A cocktail of B vitamins with nicotinamide riboside, folate and cobalamin preserves cardiac function and mitochondrial oxidative capacities in a mouse model of heart failure

Despite a substantial therapeutic arsenal to treat patients affected by heart failure (HF), no treatment specifically targets alterations of cardiac energy metabolism and mitochondrial functions. Yet, these alterations are now well-known and their involvement in HF pathophysiology has been demonstrated for years.
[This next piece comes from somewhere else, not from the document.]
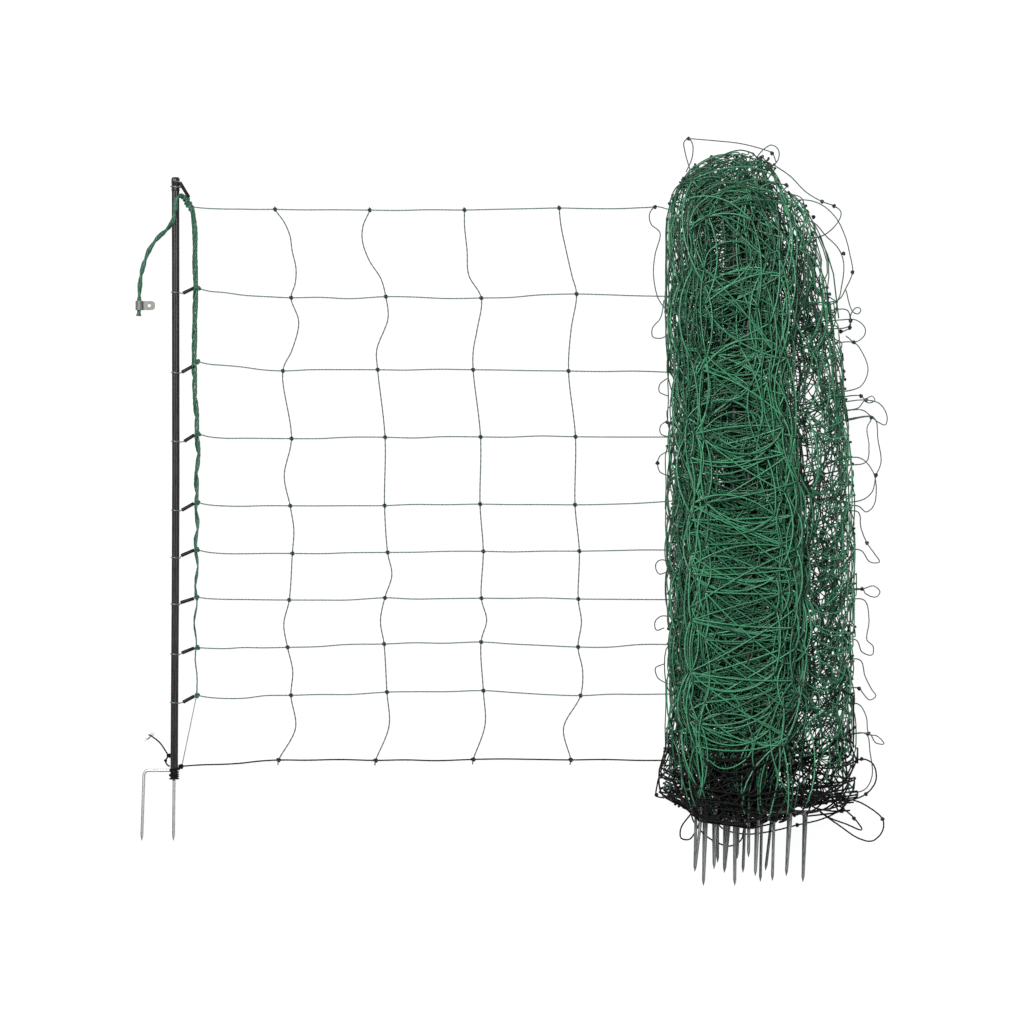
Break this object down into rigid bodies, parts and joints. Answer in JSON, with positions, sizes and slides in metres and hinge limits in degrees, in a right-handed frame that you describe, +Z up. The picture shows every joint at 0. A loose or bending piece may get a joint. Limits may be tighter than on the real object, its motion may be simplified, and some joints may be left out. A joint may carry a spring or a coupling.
{
  "type": "sheep netting",
  "caption": "Electrifiable sheep netting with its first cells drawn out from a spiked end post and the rest folded in a bundle with its posts.",
  "frame": {"origin": "centre of the footprint at floor level, measured without the connecting lead and the loose tail", "axes": "+Z up from the floor it lies on, +Y along the posts towards their capped tops, +X along the net towards the bundle"},
  "size_m": [1.1612, 1.165, 0.1501],
  "materials": {
    "green_twine": "satin",
    "black_plastic": "matte",
    "post_plastic": "satin",
    "galvanised_steel": "matte"
  },
  "bodies": {
    "root": {"live_line_01": "green_twine", "tie_sleeve_01": "black_plastic", "live_line_02": "green_twine", "tie_sleeve_02": "black_plastic", "live_line_03": "green_twine", "tie_sleeve_03": "black_plastic", "live_line_04": "green_twine", "tie_sleeve_04": "black_plastic", "live_line_05": "green_twine", "tie_sleeve_05": "black_plastic", "live_line_06": "green_twine", "tie_sleeve_06": "black_plastic", "live_line_07": "green_twine", "tie_sleeve_07": "black_plastic", "live_line_08": "green_twine", "tie_sleeve_08": "black_plastic", "live_line_09": "green_twine", "tie_sleeve_09": "black_plastic", "ground_line": "black_plastic", "stay_01": "green_twine", "stay_02": "green_twine", "stay_03": "green_twine", "stay_04": "green_twine", "end_post": "post_plastic", "end_spike": "galvanised_steel", "end_post_cap": "post_plastic", "edge_cord": "green_twine", "connecting_lead": "green_twine", "lead_lug": "galvanised_steel", "ground_line_tail": "black_plastic", "bundled_post_01": "post_plastic", "bundled_spike_01": "galvanised_steel", "bundled_post_02": "post_plastic", "bundled_spike_02": "galvanised_steel", "bundled_post_03": "post_plastic", "bundled_spike_03": "galvanised_steel", "bundled_post_04": "post_plastic", "bundled_spike_04": "galvanised_steel", "bundled_post_05": "post_plastic", "bundled_spike_05": "galvanised_steel", "bundled_post_06": "post_plastic", "bundled_spike_06": "galvanised_steel", "bundled_post_07": "post_plastic", "bundled_spike_07": "galvanised_steel", "bundled_post_08": "post_plastic", "bundled_spike_08": "galvanised_steel", "bundled_post_09": "post_plastic", "bundled_spike_09": "galvanised_steel", "bundled_post_10": "post_plastic", "bundled_spike_10": "galvanised_steel", "bundled_post_11": "post_plastic", "bundled_spike_11": "galvanised_steel", "bundled_post_12": "post_plastic", "bundled_spike_12": "galvanised_steel", "bundled_post_13": "post_plastic", "bundled_spike_13": "galvanised_steel", "bundled_net": "green_twine", "bundled_ground_line": "black_plastic"}
  },
  "joints": []
}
Based on the results of previous studies demonstrating the cardiac preventive effects of B vitamins when introduced before inducing cardiac pressure overload in mice, we investigated the efficacy of a diet supplemented with a B vitamin cocktail (B3, B9 and B12 (3VitB)) to restore energy metabolism and improve cardiac function in an animal model of established HF. Heart Failure was induced by transverse aortic constriction (TAC) in male and female C57Bl6N mice and 3VitB treatment was introduced four weeks later in animals meeting criteria of heart failure with restricted ejection fraction. A 20-week survival study showed a significant longer life expectancy in TAC males treated with Vit3B in comparison with TAC males fed with normal diet, and this was associated with a reduction in the over time TAC-induced alterations of ejection fraction, stroke volume, and systolic and diastolic left ventricular diameter. Although, these effects on survival and cardiac function were less clear in females due to their higher resistance to TAC, the Vit3B cocktail was beneficial in females as 8 weeks of treatment improved physical capacities and led to milder cardiomyocyte stress-induced hypertrophy in similar ways to those observed in males. In both sexes, 3VitB treated TAC mice exhibited higher mitochondrial oxidative capacities than TAC mice fed with normal diet. This was at least partly supported by the maintenance of the mitochondrial biogenesis process activation, demonstrated by the higher expression of genes such as Tfam and NRF1 protein level in 3VitB treated TAC groups. Interestingly, our results revealed sex-specificities not only in response to cardiac pressure overload but also in response to 3VitB treatment that acted through different mechanisms that involved AMPK in males and SIRT1 in females. Overall, this study demonstrated the efficacy of 3VitB to preserved cardiac function and energy metabolism in an established HF model, especially in males that are more sensitive to cardiac pressure overload. This confers credit to vitamin supplementations and to metabolic therapy as new strategies in the treatment of HF.